Hi,
Fundamentally, the Astrometry.net code spends a lot of its time searching for matches of quadrangles in your image to quadrangles in the index files. These are searches in random places in the shape space, so it jumps around the index files. We do this using the Linux mmap() call, so if you have enough physical memory, then each time a block is requested from the index file, it gets cached in memory. Eventually, the whole file is mapped into memory, and then subsequent searches should be much faster. One thing to check in your setup would be, once you have solved a field, how long does re-solving it take?

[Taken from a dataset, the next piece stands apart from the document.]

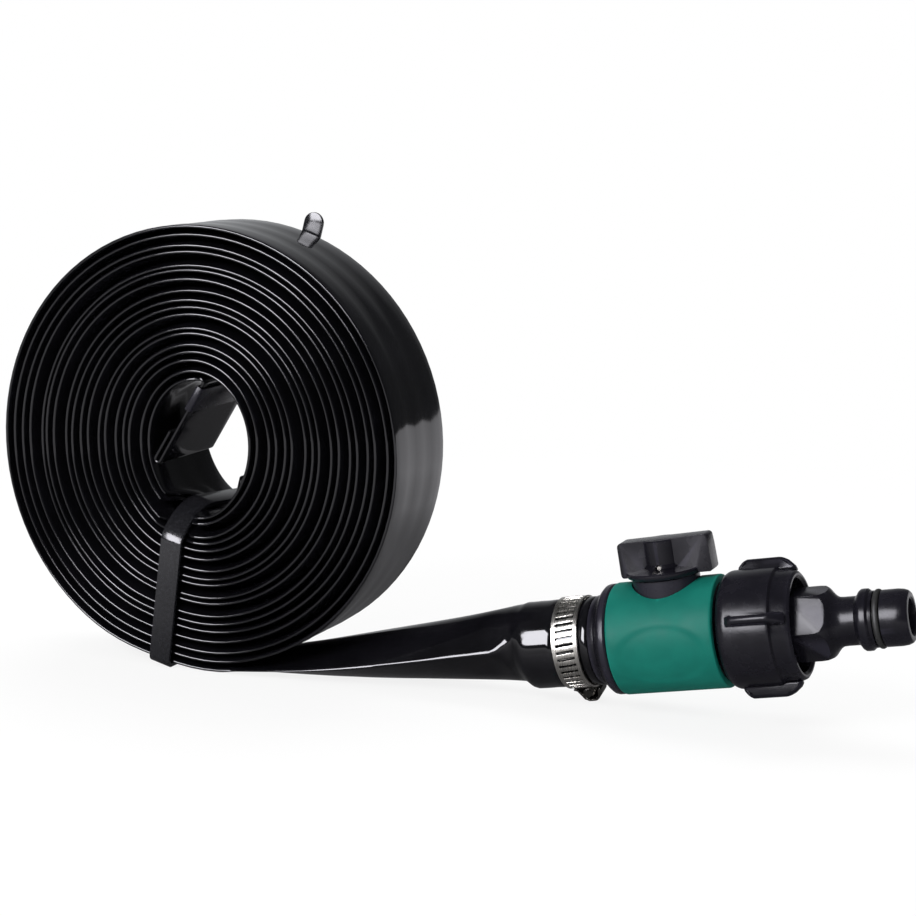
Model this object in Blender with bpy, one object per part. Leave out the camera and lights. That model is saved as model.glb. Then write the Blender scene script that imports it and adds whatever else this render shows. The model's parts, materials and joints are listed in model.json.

If you can reduce the amount of sky (in RA,Dec and in scale) to search, then that memory requirement will be less. For tiny fields like 6 arcmin x 4 arcmin, if you know roughly the RA,Dec of your fields, consider the "5200-series (LITE)" files (
https://portal.nersc.gov/project/cosmo/temp/dstn/index-5200/LITE/), where the sky is split into 48 pieces. If you provide solve-field with --ra, --dec, and --radius, then it will only search the sky tiles that overlap. Similarly, if you know the image scale (--scale-low, --scale-high, --scale-units), that will restrict the number of index files that have to be searched.
You might also want to check how much time is spent detecting stars, vs searching. Turn on solve-field -v to get some details on what it's doing. The "--downsample 2" option may help. And if you don't need them, "--uniformize 0" and "--no-remove-lines" will skip some steps.